More than a generation before, in 490 BC, the "glorious" battle of Marathon had been fought, in which a much smaller Athenian force routed an invading Persian army and forced it to re embark and escape by sea. Compared with the later victories of Salamis and Plataea it was rather a small affair, but it started Athens on its way to greatness, gave it confidence in its own democratic system, and convinced its citizens that the gods were on its side. According to tradition, 6,400 Persians were killed against 192 Athenians. Nigel Spivey has counted the carved figures on the Parthenon, and found that they too numbered 192.

He shows also how much a "good death" meant to the Greeks, and how the heroes of this world hoped to be united with the great dead after their own fall in righteous battle. Marathon itself had been an example of oligoi pros pollous, "few against many", which recalls Churchill's speech about the Battle of Britain pilots and became a symbol of Western democracy battling for survival against Oriental tyrants and their suborned hordes. So the Parthenon probably represents the transmutation of the Athenian dead into heroes and virtual demigods. Yet just how much Pheidias himself was involved we do not know, and when the sculptures were being completed he was in fact in exile from Athens, after a charge of peculation. He was certainly the creator of massive free standing figures of Athena and Zeus, but they vanished long ago - and, in any case, would probably look gaudy and vulgar to modern eyes.
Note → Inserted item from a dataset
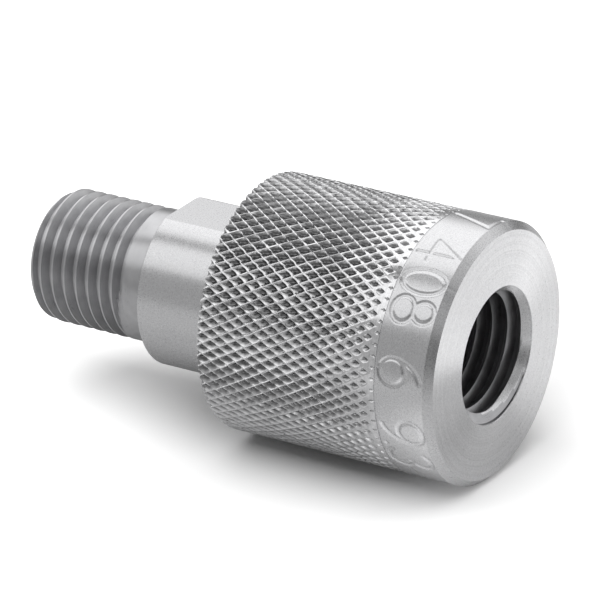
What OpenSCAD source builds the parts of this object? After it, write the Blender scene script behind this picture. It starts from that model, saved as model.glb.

This fascinating book also examines the mythology and facts surrounding the Aphrodite of Knidos, known to us only through second and third hand copies. Greek male nudity was of course common and accepted, but female nudity was not, and Greek women probably led lives not much different from those in the Near and Middle East. The famous statue by Praxiteles, dating from about 360 BC, stood in a shrine in the centre of an open, raised colonnade and showed the goddess when she had apparently undressed for bathing. It is probably the basis for the whole cult of the female nude in Western art, and the element of voyeurism and even pornography was plain from the start (porne in Greek means a prostitute, while graphein means "to write"). Notoriously, Praxiteles had used for his model the famous courtesan Phryne, who was probably his mistress at the time.

The beauty and elegant eroticism of the work were famous in antiquity, and thousands of people made the voyage to Knidos (a Greek colony in Asia Minor) expressly to see it. A dialogue by the late Greek writer Lucian describes a visit to the goddess's shrine, and how Lucian noticed a blot on Aphrodite's otherwise flawless backside. A defect in the marble, perhaps? Not so, an attendant priestess assured him; it had been made by an unfortunate youth who fell in love with the statue, managed somehow to get himself locked into the temple, and attempted to consummate his passion. When caught in the act, he was so ashamed that he threw himself over a nearby cliff and perished. (And, according to Nigel Spivey, there is in fact a sheer drop into the sea just by the temple site.)